List all lines of the data that include the string "object".

PROVIDED RECORDS:
-- BEGIN --

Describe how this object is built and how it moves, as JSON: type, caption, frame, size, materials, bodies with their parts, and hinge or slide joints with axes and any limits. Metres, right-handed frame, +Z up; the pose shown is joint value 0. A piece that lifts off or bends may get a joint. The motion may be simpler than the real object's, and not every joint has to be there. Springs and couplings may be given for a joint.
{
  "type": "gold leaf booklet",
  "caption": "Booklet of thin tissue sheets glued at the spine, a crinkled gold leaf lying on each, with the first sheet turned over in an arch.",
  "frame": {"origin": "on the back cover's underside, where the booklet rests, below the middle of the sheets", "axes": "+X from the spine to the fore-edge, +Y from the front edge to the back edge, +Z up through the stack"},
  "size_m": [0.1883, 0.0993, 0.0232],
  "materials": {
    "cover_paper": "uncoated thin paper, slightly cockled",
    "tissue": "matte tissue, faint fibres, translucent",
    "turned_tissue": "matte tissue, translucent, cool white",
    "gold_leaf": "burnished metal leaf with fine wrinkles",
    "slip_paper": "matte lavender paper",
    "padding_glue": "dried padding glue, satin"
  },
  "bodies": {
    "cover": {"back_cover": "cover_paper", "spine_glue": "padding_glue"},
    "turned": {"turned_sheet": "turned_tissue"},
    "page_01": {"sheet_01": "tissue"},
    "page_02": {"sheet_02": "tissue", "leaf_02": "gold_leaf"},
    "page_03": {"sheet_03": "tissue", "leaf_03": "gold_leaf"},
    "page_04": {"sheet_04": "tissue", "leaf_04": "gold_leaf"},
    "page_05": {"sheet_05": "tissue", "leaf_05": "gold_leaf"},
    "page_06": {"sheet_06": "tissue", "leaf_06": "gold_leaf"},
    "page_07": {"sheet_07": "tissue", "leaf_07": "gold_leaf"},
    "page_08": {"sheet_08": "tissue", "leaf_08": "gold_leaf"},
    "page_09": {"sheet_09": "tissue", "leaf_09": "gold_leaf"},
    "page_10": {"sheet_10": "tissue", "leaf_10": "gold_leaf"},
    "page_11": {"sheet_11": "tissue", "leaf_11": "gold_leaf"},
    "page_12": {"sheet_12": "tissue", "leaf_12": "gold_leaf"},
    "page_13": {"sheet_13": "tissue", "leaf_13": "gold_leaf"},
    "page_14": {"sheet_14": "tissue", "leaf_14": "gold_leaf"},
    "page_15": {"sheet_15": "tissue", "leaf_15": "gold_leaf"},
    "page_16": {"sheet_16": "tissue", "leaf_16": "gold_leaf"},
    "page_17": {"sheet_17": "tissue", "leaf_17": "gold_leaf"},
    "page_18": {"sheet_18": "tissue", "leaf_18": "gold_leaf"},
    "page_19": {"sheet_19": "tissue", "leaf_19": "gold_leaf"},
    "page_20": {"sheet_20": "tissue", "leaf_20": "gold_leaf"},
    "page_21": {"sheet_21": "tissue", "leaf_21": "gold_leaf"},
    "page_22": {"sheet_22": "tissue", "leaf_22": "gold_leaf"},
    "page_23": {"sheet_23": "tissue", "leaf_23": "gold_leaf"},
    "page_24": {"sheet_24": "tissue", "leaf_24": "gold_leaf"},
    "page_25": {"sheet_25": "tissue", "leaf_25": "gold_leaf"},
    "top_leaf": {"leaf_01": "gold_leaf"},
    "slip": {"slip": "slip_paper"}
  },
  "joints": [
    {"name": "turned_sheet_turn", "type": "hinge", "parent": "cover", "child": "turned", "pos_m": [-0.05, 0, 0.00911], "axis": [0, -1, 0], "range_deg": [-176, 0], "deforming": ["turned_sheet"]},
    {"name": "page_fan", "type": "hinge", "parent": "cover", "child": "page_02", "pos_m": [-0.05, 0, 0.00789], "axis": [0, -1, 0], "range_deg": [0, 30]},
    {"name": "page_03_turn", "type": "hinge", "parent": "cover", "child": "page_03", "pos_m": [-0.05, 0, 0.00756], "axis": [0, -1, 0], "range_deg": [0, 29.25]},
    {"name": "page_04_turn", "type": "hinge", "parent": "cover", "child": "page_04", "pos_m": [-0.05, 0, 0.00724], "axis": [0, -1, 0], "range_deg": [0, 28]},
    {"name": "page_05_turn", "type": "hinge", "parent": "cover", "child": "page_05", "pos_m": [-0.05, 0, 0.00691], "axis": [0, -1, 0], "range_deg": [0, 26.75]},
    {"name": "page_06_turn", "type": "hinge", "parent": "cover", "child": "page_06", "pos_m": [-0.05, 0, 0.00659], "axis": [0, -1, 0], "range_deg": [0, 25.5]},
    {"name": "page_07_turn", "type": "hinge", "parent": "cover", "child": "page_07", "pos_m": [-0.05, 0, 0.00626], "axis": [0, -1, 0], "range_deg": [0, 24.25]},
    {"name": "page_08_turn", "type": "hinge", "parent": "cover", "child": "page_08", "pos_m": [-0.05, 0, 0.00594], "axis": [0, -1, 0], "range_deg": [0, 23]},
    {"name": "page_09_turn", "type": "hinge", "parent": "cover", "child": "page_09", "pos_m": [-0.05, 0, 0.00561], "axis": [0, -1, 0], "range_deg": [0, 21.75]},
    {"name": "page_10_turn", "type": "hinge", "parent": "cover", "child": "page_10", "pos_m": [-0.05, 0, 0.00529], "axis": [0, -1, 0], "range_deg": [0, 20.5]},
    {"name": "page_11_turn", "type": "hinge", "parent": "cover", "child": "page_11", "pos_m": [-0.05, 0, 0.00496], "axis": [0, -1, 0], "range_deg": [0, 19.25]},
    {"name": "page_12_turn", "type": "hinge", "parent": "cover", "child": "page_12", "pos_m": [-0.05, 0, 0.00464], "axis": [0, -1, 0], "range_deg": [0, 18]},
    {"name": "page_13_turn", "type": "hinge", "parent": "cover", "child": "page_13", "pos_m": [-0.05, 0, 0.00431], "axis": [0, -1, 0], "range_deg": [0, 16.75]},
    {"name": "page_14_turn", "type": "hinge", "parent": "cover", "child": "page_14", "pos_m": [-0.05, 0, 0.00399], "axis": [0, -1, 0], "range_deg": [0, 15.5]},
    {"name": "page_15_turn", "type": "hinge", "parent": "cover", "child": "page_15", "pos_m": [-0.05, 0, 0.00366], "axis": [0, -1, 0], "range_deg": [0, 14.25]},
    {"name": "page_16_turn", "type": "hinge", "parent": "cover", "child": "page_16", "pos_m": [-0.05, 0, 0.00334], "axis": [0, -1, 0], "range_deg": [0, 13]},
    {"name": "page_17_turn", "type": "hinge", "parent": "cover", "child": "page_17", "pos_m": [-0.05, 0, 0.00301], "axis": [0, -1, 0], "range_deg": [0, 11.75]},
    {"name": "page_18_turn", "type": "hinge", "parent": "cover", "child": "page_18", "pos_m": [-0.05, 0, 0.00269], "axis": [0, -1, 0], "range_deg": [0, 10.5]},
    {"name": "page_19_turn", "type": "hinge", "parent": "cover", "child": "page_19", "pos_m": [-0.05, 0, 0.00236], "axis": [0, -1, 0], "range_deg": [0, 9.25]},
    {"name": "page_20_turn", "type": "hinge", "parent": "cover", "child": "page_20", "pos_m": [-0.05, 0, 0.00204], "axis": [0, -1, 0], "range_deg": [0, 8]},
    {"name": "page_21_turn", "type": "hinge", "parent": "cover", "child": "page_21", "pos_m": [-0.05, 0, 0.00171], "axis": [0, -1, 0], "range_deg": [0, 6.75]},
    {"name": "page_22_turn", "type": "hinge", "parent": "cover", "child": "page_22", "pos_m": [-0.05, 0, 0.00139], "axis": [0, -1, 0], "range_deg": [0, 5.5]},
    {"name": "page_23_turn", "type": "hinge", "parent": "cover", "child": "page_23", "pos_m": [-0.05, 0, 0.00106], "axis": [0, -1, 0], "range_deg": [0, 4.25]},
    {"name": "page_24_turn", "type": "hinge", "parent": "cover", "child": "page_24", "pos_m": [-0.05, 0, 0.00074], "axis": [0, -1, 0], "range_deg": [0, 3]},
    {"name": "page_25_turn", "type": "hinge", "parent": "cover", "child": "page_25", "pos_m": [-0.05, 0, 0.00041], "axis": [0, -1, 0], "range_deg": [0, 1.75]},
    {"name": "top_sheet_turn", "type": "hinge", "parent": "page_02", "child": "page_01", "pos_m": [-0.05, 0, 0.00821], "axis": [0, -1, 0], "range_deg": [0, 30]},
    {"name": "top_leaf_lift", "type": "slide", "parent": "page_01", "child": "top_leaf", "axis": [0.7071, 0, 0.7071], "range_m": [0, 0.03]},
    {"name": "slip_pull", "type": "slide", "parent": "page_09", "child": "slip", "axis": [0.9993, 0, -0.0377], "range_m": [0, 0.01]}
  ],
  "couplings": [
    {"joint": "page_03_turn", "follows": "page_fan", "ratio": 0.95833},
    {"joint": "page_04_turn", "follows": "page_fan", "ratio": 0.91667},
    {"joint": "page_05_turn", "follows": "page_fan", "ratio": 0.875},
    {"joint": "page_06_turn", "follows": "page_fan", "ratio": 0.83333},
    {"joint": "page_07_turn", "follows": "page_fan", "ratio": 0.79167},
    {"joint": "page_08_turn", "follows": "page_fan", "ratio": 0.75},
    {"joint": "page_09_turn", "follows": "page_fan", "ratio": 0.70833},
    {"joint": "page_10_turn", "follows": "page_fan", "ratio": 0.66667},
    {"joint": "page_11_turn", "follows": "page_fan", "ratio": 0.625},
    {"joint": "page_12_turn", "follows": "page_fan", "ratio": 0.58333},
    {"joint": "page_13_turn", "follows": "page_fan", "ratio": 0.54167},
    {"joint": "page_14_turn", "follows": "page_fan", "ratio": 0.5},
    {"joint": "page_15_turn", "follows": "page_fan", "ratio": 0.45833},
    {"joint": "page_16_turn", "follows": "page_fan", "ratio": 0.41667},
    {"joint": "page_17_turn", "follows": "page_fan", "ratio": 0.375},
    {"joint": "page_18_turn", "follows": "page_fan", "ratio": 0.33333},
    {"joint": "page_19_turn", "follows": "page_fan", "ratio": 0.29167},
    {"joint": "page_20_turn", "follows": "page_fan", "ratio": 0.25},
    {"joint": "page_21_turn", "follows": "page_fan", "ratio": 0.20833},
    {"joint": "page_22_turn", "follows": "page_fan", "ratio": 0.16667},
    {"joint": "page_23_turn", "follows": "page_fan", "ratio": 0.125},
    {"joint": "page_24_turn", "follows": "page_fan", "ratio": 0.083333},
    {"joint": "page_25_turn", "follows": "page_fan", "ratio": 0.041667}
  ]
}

-- END --
-- BEGIN --

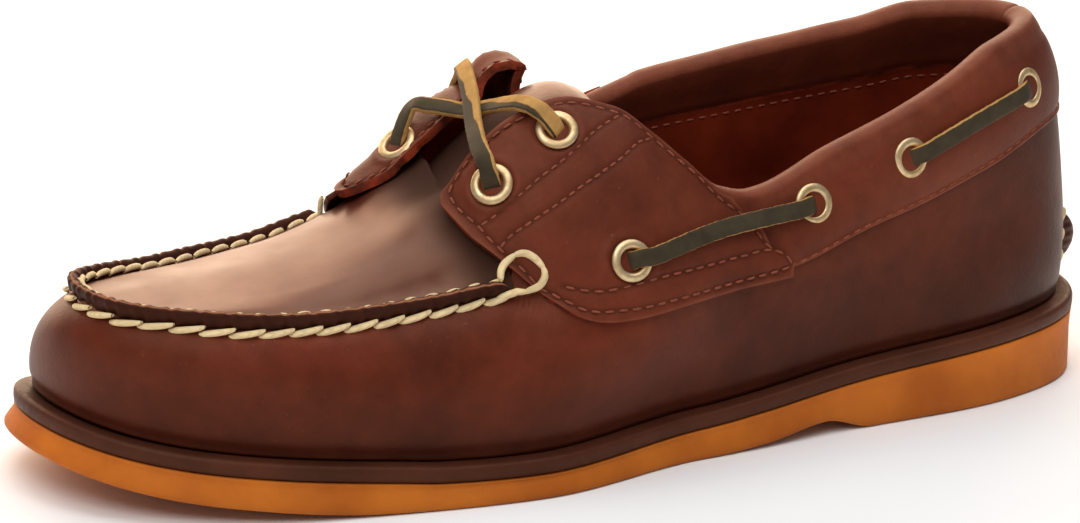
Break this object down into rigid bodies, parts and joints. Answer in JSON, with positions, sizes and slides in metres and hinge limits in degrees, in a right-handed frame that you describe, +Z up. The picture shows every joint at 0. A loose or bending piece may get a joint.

-- END --

RESULT OF THE TASK:
Describe how this object is built and how it moves, as JSON: type, caption, frame, size, materials, bodies with their parts, and hinge or slide joints with axes and any limits. Metres, right-handed frame, +Z up; the pose shown is joint value 0. A piece that lifts off or bends may get a joint. The motion may be simpler than the real object's, and not every joint has to be there. Springs and couplings may be given for a joint.
Break this object down into rigid bodies, parts and joints. Answer in JSON, with positions, sizes and slides in metres and hinge limits in degrees, in a right-handed frame that you describe, +Z up. The picture shows every joint at 0. A loose or bending piece may get a joint.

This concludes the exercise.